Asaad Khairallah, a professor of Middle East languages at the American University of Beirut, illustrates a vicious circle: "On the one hand, unless Arab authors achieve a major breakthrough, they will not reach the general public; on the other hand, as long as they have not reached the general public, or at least have the potential to reach it, no big publisher will take the risk of translating them and [publishing] them on a wide scale. So they would remain limited to those directly interested in the region, either as Orientalists or as specialists in other fields. And these would be searching for what satisfies their curiosity, not necessarily for the literary qualities of a book."

But the general public is getting even harder to reach, as the book selling business is rapidly changing in most Western countries. "Megastores and internet retail services ... have gradually displaced independent bookshops," writes Lepape. "These chains exercise huge power over publishers by refusing to stock books they don't believe will sell enough, charging for prominence in their windows ... and returning works that don't sell quickly enough or receive insufficient media attention."

These conditions will make it difficult for authors from the third world to ever write a bestseller. "No translated works in any field have made the U.S. bestseller lists for years," Lepape says. The same authors who become bestsellers in the U.S. tend to become bestsellers in Continental Europe as well, while local authors lag far behind. "English language authors are so big in Spain that sometimes they take the top five bestselling slots," Lepape writes.
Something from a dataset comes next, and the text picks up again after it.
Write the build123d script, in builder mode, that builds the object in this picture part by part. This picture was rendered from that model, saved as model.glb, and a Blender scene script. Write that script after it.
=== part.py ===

And Arab authors face an additional problem: Their books don't even become bestsellers in their own countries. "Publishing in the Arab world and a limited culture of reading lead to a situation that many fiction titles by Arab authors are not very successful in the Arab World," says Ripken. The statistics are glaring. The U.K., for example, publishes 30 times more books each year per capita than Egypt. And even though 5 percent of the world's population lives in the 22 countries that make up the Arab League, those same countries produce a mere 1.1 percent of all books published world wide.